In the meantime, DHCR faces the Gordian task of sorting out which landlords essentially illegally deregulated apartments, not to mention a potential onslaught of overcharge complaints by tenants. At first, DHCR was allegedly allowing evictions of rent-regulated tenants to proceed, but put a halt to the practice after several local politicians put the agency on notice. (See officials’ letter here and DHCR’s response here.) DHCR spokesman Jim Plastiras says that the agency is now working with the city’s Department of Housing Preservation and Development to compile a list of units at stake in the decision.

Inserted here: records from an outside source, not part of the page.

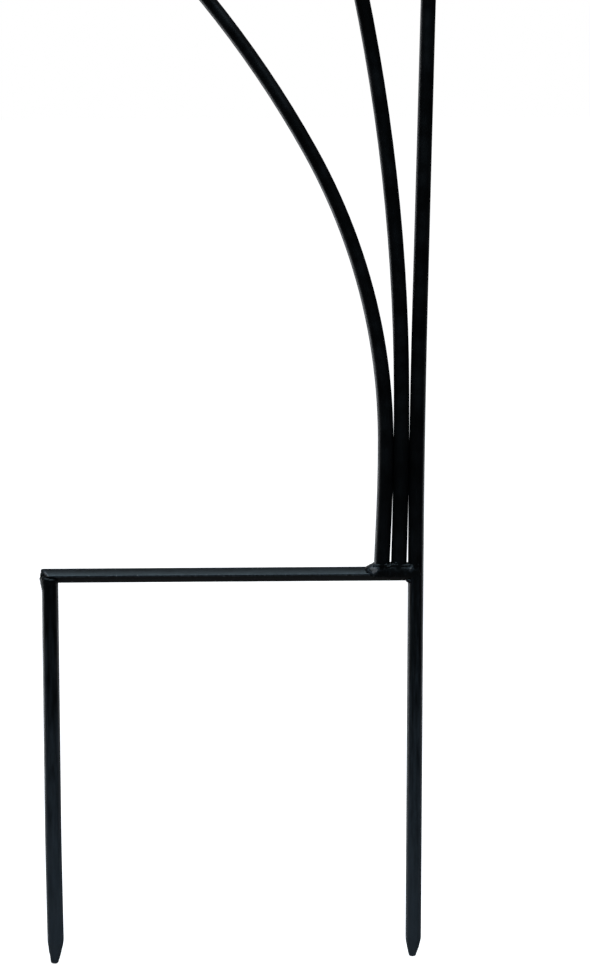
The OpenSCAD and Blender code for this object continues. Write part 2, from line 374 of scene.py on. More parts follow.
# --- Mesh helpers ------------------------------------------------------------
def finish_piece(name, mesh, material, nodes, sharp=40):
    """Makes a mesh into a piece that rides on the frame in place of its CAD nodes."""
    tidy = bmesh.new()
    tidy.from_mesh(mesh)
    bmesh.ops.recalc_face_normals(tidy, faces=tidy.faces)
    tidy.to_mesh(mesh)
    tidy.free()
    mesh.name = name
    mesh.shade_smooth()
    mesh.set_sharp_from_angle(angle=math.radians(sharp))
    mesh.materials.clear()
    mesh.materials.append(material)
    piece = bpy.data.objects.new(name, mesh)
    bpy.context.scene.collection.objects.link(piece)
    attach(piece, "root")
    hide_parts(*nodes)


def mesh_from(points, faces, wear_and_painted_light=None):
    """A mesh with a value from 0 to 1 at each point, kept as a named attribute, that lightens the coat:
    real rubbing, painted highlights and painted floor light.
    """
    mesh = bpy.data.meshes.new("rough")
    mesh.from_pydata([tuple(p) for p in points], [], faces)
    mesh.update()
    # Painted light: this attribute carries painted highlights and painted floor light besides real
    # rubbing.
    layer = mesh.attributes.new("wear_and_painted_light", "FLOAT", "POINT")
    layer.data.foreach_set("value", wear_and_painted_light or [0.0] * len(points))
    return mesh


def ring_faces(first, second, count):
    """Quads between two closed rings of points."""
    faces = []
    for i in range(count):
        after = (i + 1) % count
        faces.append((first + i, first + after, second + after, second + i))
    return faces


def rod_ring(place, y, reach, count, centre=0.0):
    """One ring round a rod. reach gives the distance from the ring's centre by angle."""
    x, z, angle = place
    across = Vector((math.cos(angle), 0.0, math.sin(angle)))
    middle = Vector((x, y, z)) + across * centre
    ring = []
    for i in range(count):
        turn = 2 * math.pi * i / count
        out = reach(turn)
        ring.append(middle + across * (out * math.cos(turn)) + Vector((0, out * math.sin(turn), 0)))
    return ring


def closed_tube(rings, wear_and_painted_light):
    """Joins rings of points into one closed tube with flat ends."""
    count = len(rings[0])
    points = [p for ring in rings for p in ring]
    faces = []
    for i in range(len(rings) - 1):
        faces.extend(ring_faces(i * count, (i + 1) * count, count))
    faces.append(tuple(range(count)))
    faces.append(tuple(range((len(rings) - 1) * count, len(rings) * count)))
    values = [value for value in wear_and_painted_light for _ in range(count)]
    return mesh_from(points, faces, values)


def mirrored(rings, side):
    """The rings of the right side, or of the left side when side is -1."""
    return [[Vector((p.x * side, p.y, p.z)) for p in ring] for ring in rings]


def circle_reach(turn, centre, radius):
    """Distance to a rod's skin from a point that lies centre away from its middle."""
    inside = radius * radius - (centre * math.sin(turn)) ** 2
    return -centre * math.cos(turn) + math.sqrt(max(inside, 0.0))


def buried_painted_light(height):
    """Painted floor light on a rod where it goes into the ground, growing from none at the ground line.
    """
    return BURIED_PAINTED_LIGHT * held(-height / BURIED_DEPTH)


def softer_of(first, second, blend):
    """The smaller of two distances, rounded where they meet."""
    part = max(blend - abs(first - second), 0.0) / blend
    return min(first, second) - part * part * blend / 4


def point_rings(plan, tip, shift, slope, seed):
    """Rings and wear of a ground point, from its blunt end up to where the rod is round."""
    feet = plan.feet
    shaky = random.Random(seed)
    grind = [shaky.uniform(-1, 1) * GRIND_DENT for _ in range(6)]
    rod_r = plan.coated(tip[1])
    full = rod_r + abs(shift)
    reach_full = feet.tip_round + (full - feet.tip) / math.tan(slope)
    flat = 0.5 * MM
    heights = [h * MM for h in (0, 0.06, 0.2, 0.45, 0.8, 1.2, 1.7)]
    while heights[-1] < reach_full + 2 * MM:
        heights.append(heights[-1] + 1.0 * MM)
    rings = []
    wear_and_painted_light = []
    for height in heights:
        if height < feet.tip_round:
            part = math.sqrt(1 - (1 - height / feet.tip_round) ** 2)
            cone = flat + (feet.tip - flat) * part
        else:
            cone = feet.tip + (height - feet.tip_round) * math.tan(slope)
        moved = held((cone - feet.tip) / (full - feet.tip))
        cone += 4 * feet.tip_belly * moved * (1 - moved)
        centre = shift * (1 - moved) ** 2

        def reach(turn, cone=cone, centre=centre, height=height):
            ground = cone
            for k, dent in enumerate(grind):
                ground += dent * math.sin((k + 1) * turn + height * GRIND_TWIST)
            stock = circle_reach(turn, centre, rod_r)
            return softer_of(ground, stock, BLEND)

        place = leg_end(tip, (height,))
        rings.append(rod_ring(place, 0.0, reach, plan.rods.facets, centre))
        wear_and_painted_light.append(0.3 * max(0.0, 1 - height / (reach_full + 4 * MM)))
    return rings, wear_and_painted_light, heights[-1]


# --- Surfaces ----------------------------------------------------------------
def wire(tree, source, target):
    """Links two sockets."""
    tree.links.new(source, target)


def group_tree(name, numbers, outputs):
    """A new shader node group: a place and named numbers in, named numbers out."""
    tree = bpy.data.node_groups.new(name, "ShaderNodeTree")
    tree.interface.new_socket(name="Place", in_out="INPUT", socket_type="NodeSocketVector")
    for label, value in numbers.items():
        socket = tree.interface.new_socket(name=label, in_out="INPUT", socket_type="NodeSocketFloat")
        socket.default_value = value
    for label in outputs:
        tree.interface.new_socket(name=label, in_out="OUTPUT", socket_type="NodeSocketFloat")
    start = tree.nodes.new("NodeGroupInput")
    end = tree.nodes.new("NodeGroupOutput")
    start.location = (-900, 0)
    end.location = (700, 0)
    return tree, start, end


def math_node(tree, operation, first, second=None, third=None, clamp=False):
    """A Math node whose inputs are sockets or plain numbers."""
    node = tree.nodes.new("ShaderNodeMath")
    node.operation = operation
    node.use_clamp = clamp
    for i, value in enumerate((first, second, third)):
        if value is None:
            continue
        if isinstance(value, (int, float)):
            node.inputs[i].default_value = value
        else:
            wire(tree, value, node.inputs[i])
    return node.outputs[0]


def noise_node(tree, place, scale, detail=2.0, rough=0.5):
    """A Noise Texture whose scale is a socket or a number."""
    node = tree.nodes.new("ShaderNodeTexNoise")
    node.inputs["Detail"].default_value = detail
    node.inputs["Roughness"].default_value = rough
    wire(tree, place, node.inputs["Vector"])
    if isinstance(scale, (int, float)):
        node.inputs["Scale"].default_value = scale
    else:
        wire(tree, scale, node.inputs["Scale"])
    return node.outputs[0]


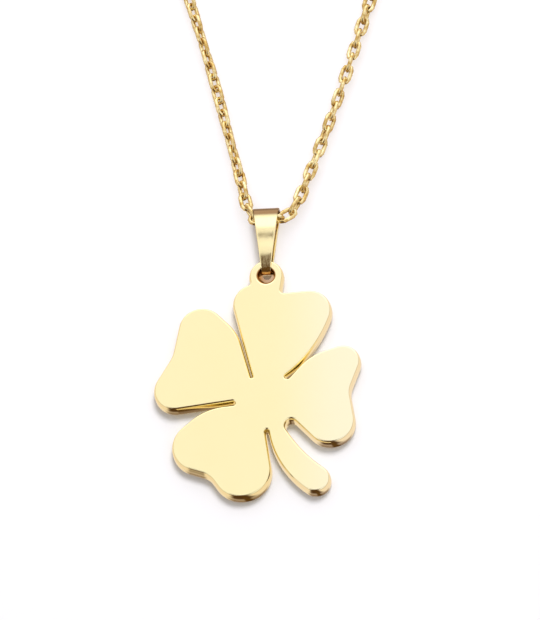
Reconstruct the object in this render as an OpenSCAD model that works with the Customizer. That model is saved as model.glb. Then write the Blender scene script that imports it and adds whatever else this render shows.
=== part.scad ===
// Clover pendant on a fine cable chain, lying on a flat surface.
// Millimetres. Z is up and z = 0 is the surface it lies on. The origin is on that
// surface, below the place where the chain runs through the bail. The clover
// points along -Y and the loop of the chain opens along +Y.

/* [Clover] */
// Reach of the leaves, from the middle of the clover
leaf_reach = 15; // [12:0.5:19]
// Distance of the inner ends of the gaps, from the middle of the clover
hub_reach = 4.5; // [4:0.1:5]
// Distance of the round end of the stem, from the middle of the clover
stem_reach = 13; // [11:0.5:16]
// Radius of the round end of the stem
stem_end_r = 1.85; // [1.4:0.05:2.1]
// Thickness of the plate
plate_t = 1.8; // [1.2:0.1:2.4]
// Rounding of the plate's edges
edge_r = 0.22; // [0.1:0.02:0.3]

/* [Ring on the clover] */
// Distance of the ring's centre beyond the reach of the leaves
ring_gap = 3.6; // [2.8:0.1:4.6]
// Outer radius of the ring
ring_r = 2.2; // [2:0.05:2.6]
// Radius of the hole in the ring
ring_hole_r = 1.22; // [1.1:0.02:1.4]

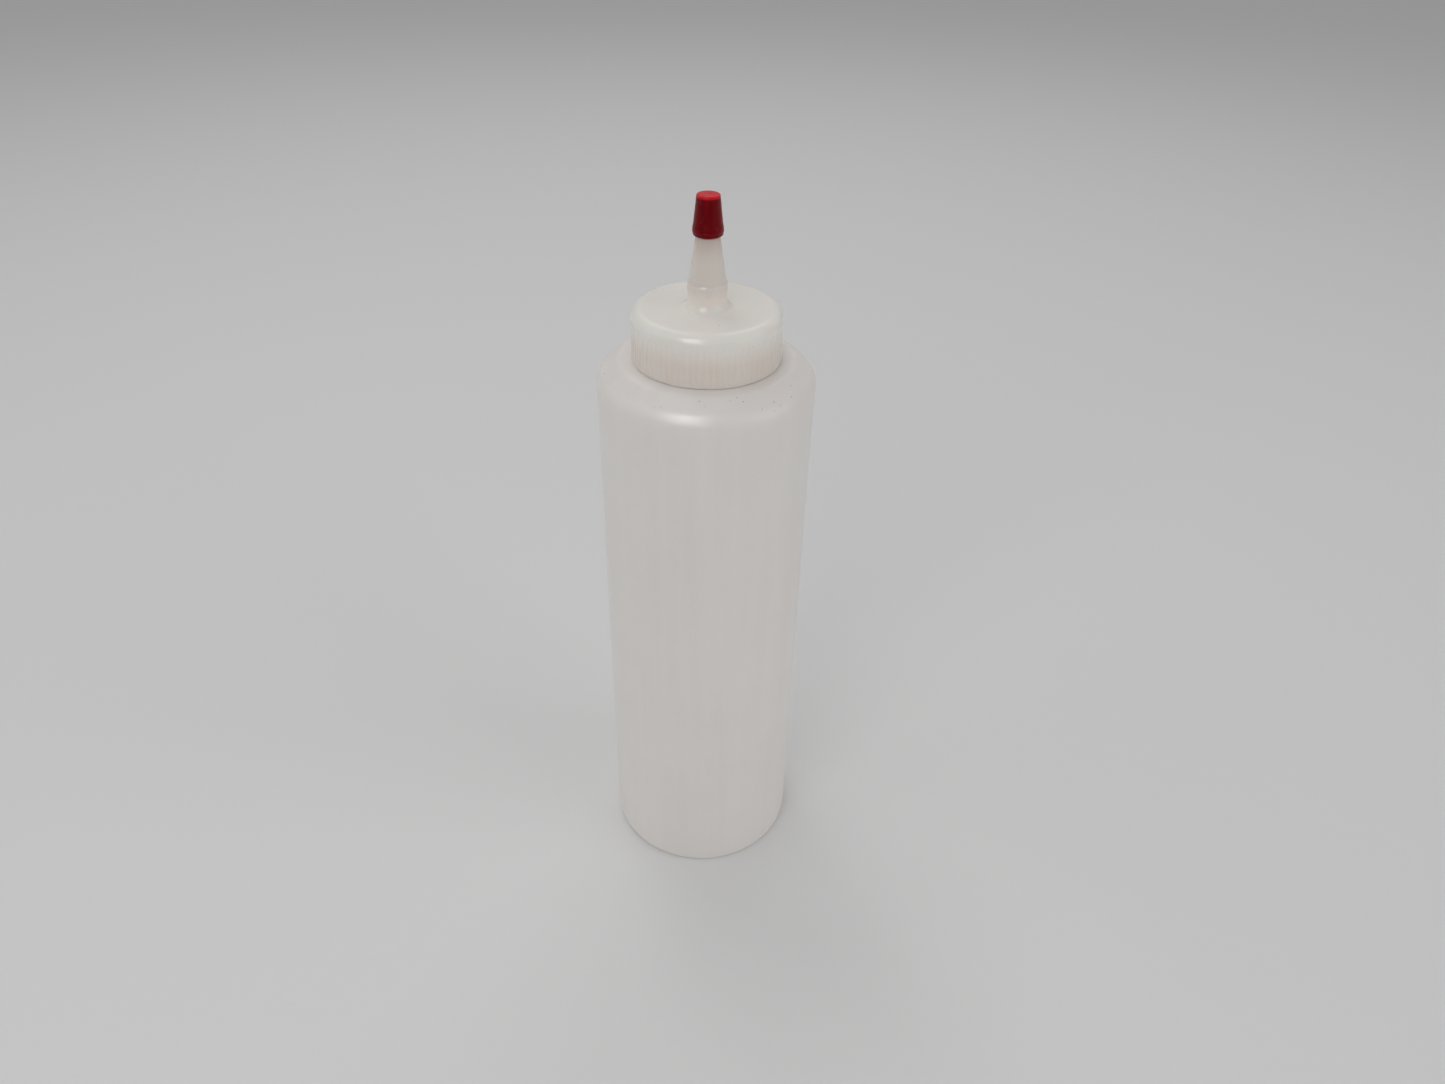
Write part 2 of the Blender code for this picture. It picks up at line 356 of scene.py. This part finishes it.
def spout_outline():
    """The spout from the deck up to its tip, then down its bore to the deck's underside."""
    step_r = SPOUT_FOOT_RADIUS - SPOUT_STEP
    foot = arc(SPOUT_FOOT_RADIUS + SPOUT_FILLET, DECK_TOP + SPOUT_FILLET, SPOUT_FILLET, 270.0, 180.0, 10)
    step = [(SPOUT_FOOT_RADIUS, SPOUT_STEP_HEIGHT), (step_r, SPOUT_STEP_HEIGHT + SPOUT_STEP_RISE)]
    seat = [(SPOUT_NECK_RADIUS, SPOUT_SEAT), (SPOUT_NECK_RADIUS - SPOUT_SEAT_WIDTH, SPOUT_SEAT)]
    tip = [(SPOUT_TIP_RADIUS, SPOUT_TOP), (BORE["tip"], SPOUT_TOP)]
    bore = [(BORE["neck"], SPOUT_SEAT), (BORE["step"], SPOUT_STEP_HEIGHT), (BORE["deck"], DECK_UNDERSIDE)]
    upwards = [foot[-1]] + step + seat + tip
    return foot[:-1] + rounded(upwards + bore + [(SKIRT_INSIDE, DECK_UNDERSIDE)], SPOUT_EDGE)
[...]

“Whether or not it’s an administrative burden, it should happen,” says Coleman of Tenants & Neighbors. “It was improper for DHCR to let these units leave the rent regulation system in the first place.”

The RSA’s Posilkin insists that: “The appellate division did not give appropriate deference to the interpretation by the state housing agency. And they did not give enough deference to 15 years of practice.”

Over at Legal Aid, attorney Davidson suggests a radical response to this criticism: that DHCR could actually join the case on behalf of the tenants. The agency has done this in the past, most recently in the case of Rosario v. Diagonal Realty, in which the Court of Appeals upheld the right of tenants who receive a Section 8 voucher to receive a new lease on the same terms as their previous lease.

But DHCR’s Plastiras holds out little hope that the agency will do so: “The legal decision is not final. So we are essentially waiting for the final resolution for this case and for the courts to make their determination and provide us with direction about how we should handle these cases.” The tenants at Stuyvesant Town and Peter Cooper Village are waiting, too.